:: The input

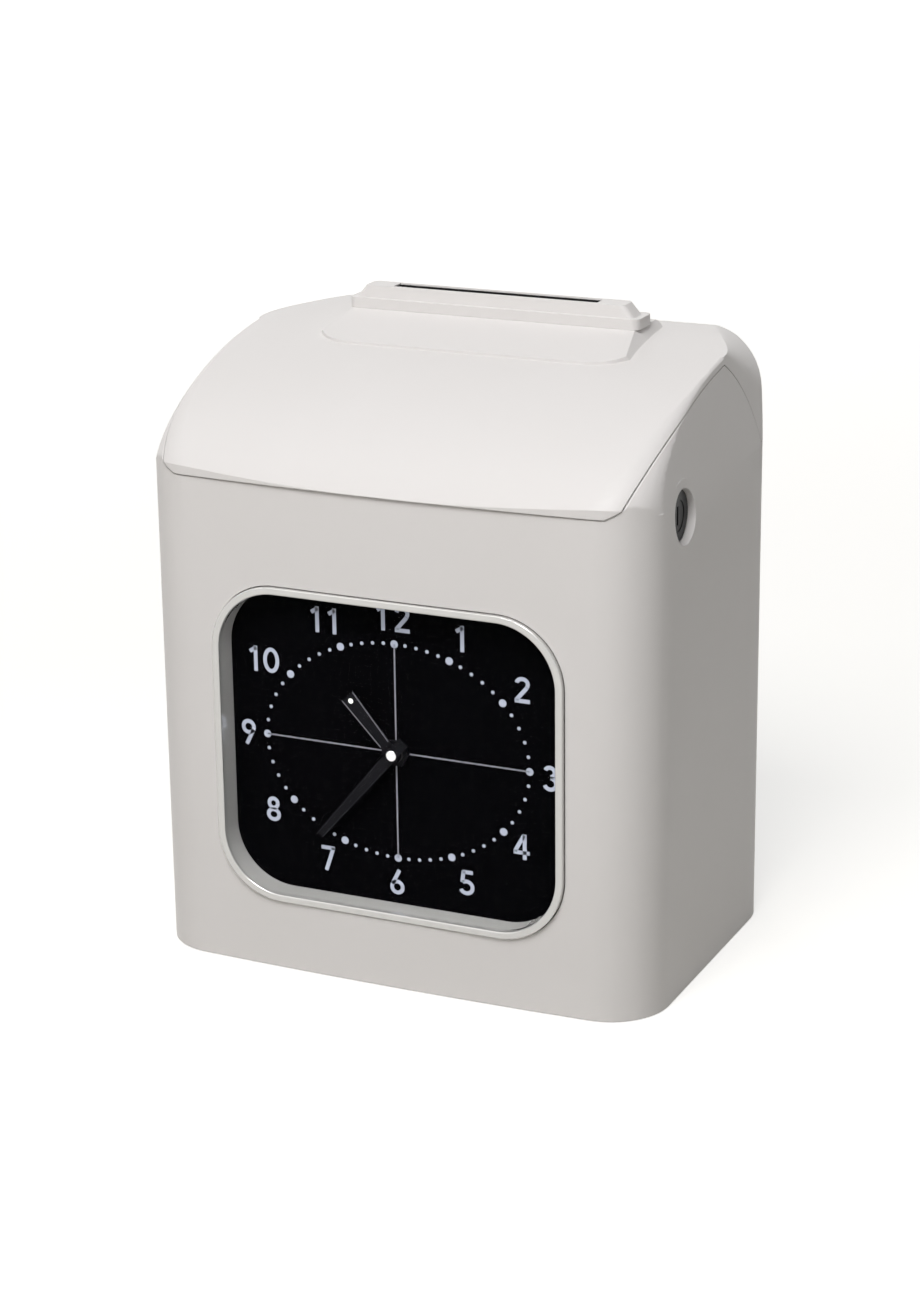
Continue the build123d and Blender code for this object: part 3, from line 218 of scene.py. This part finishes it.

::::
:: The input

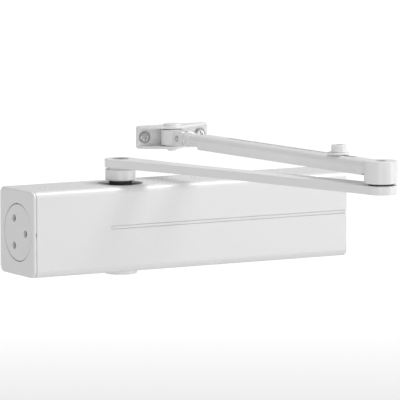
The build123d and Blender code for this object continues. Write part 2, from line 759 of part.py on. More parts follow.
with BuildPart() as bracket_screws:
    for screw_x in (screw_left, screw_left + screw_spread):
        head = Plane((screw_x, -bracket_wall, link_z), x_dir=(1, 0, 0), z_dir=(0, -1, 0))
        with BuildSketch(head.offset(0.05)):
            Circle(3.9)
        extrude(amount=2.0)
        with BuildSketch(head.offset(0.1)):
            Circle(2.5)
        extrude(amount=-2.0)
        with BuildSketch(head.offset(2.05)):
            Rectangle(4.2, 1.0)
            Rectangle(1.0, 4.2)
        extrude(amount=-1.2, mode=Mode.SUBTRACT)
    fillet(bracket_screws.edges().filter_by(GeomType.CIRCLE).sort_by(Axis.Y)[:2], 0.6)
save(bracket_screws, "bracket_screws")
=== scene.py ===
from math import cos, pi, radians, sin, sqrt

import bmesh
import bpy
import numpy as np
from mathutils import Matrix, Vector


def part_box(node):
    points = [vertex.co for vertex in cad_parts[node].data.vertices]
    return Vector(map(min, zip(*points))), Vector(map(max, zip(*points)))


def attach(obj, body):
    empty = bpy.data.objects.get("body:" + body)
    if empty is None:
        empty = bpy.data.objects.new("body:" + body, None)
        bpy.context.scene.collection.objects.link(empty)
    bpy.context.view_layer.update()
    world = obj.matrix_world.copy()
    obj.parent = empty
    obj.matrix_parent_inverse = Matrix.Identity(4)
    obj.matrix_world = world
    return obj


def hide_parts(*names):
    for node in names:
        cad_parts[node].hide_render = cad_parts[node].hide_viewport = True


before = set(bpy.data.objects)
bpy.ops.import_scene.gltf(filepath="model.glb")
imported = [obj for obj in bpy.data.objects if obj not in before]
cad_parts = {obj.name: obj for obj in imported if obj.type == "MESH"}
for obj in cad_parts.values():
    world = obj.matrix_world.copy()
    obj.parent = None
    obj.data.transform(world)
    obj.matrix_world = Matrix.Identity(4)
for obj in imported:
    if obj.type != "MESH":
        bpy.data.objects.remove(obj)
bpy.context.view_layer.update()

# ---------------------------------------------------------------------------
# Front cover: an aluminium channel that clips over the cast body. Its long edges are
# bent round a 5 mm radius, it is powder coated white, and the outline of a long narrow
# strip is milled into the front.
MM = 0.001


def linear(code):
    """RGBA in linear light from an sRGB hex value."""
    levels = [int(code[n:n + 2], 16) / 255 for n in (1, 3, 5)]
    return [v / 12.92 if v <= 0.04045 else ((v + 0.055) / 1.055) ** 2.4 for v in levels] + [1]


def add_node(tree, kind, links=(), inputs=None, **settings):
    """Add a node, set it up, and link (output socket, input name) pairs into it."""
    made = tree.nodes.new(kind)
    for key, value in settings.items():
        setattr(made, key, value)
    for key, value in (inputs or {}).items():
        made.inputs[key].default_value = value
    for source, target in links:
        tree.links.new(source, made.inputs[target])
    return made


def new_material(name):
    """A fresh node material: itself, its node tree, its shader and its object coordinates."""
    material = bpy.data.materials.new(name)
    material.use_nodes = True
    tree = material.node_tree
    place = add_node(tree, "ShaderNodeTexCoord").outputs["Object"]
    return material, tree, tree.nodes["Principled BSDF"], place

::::

Instructions to follow
Print the lines from the line with "with BuildPart() as" to the line with "in imported if" exactly, and print nothing else. Both of those lines are included.

Response
with BuildPart() as bracket_screws:
    for screw_x in (screw_left, screw_left + screw_spread):
        head = Plane((screw_x, -bracket_wall, link_z), x_dir=(1, 0, 0), z_dir=(0, -1, 0))
        with BuildSketch(head.offset(0.05)):
            Circle(3.9)
        extrude(amount=2.0)
        with BuildSketch(head.offset(0.1)):
            Circle(2.5)
        extrude(amount=-2.0)
        with BuildSketch(head.offset(2.05)):
            Rectangle(4.2, 1.0)
            Rectangle(1.0, 4.2)
        extrude(amount=-1.2, mode=Mode.SUBTRACT)
    fillet(bracket_screws.edges().filter_by(GeomType.CIRCLE).sort_by(Axis.Y)[:2], 0.6)
save(bracket_screws, "bracket_screws")
=== scene.py ===
from math import cos, pi, radians, sin, sqrt

import bmesh
import bpy
import numpy as np
from mathutils import Matrix, Vector


def part_box(node):
    points = [vertex.co for vertex in cad_parts[node].data.vertices]
    return Vector(map(min, zip(*points))), Vector(map(max, zip(*points)))


def attach(obj, body):
    empty = bpy.data.objects.get("body:" + body)
    if empty is None:
        empty = bpy.data.objects.new("body:" + body, None)
        bpy.context.scene.collection.objects.link(empty)
    bpy.context.view_layer.update()
    world = obj.matrix_world.copy()
    obj.parent = empty
    obj.matrix_parent_inverse = Matrix.Identity(4)
    obj.matrix_world = world
    return obj


def hide_parts(*names):
    for node in names:
        cad_parts[node].hide_render = cad_parts[node].hide_viewport = True


before = set(bpy.data.objects)
bpy.ops.import_scene.gltf(filepath="model.glb")
imported = [obj for obj in bpy.data.objects if obj not in before]
cad_parts = {obj.name: obj for obj in imported if obj.type == "MESH"}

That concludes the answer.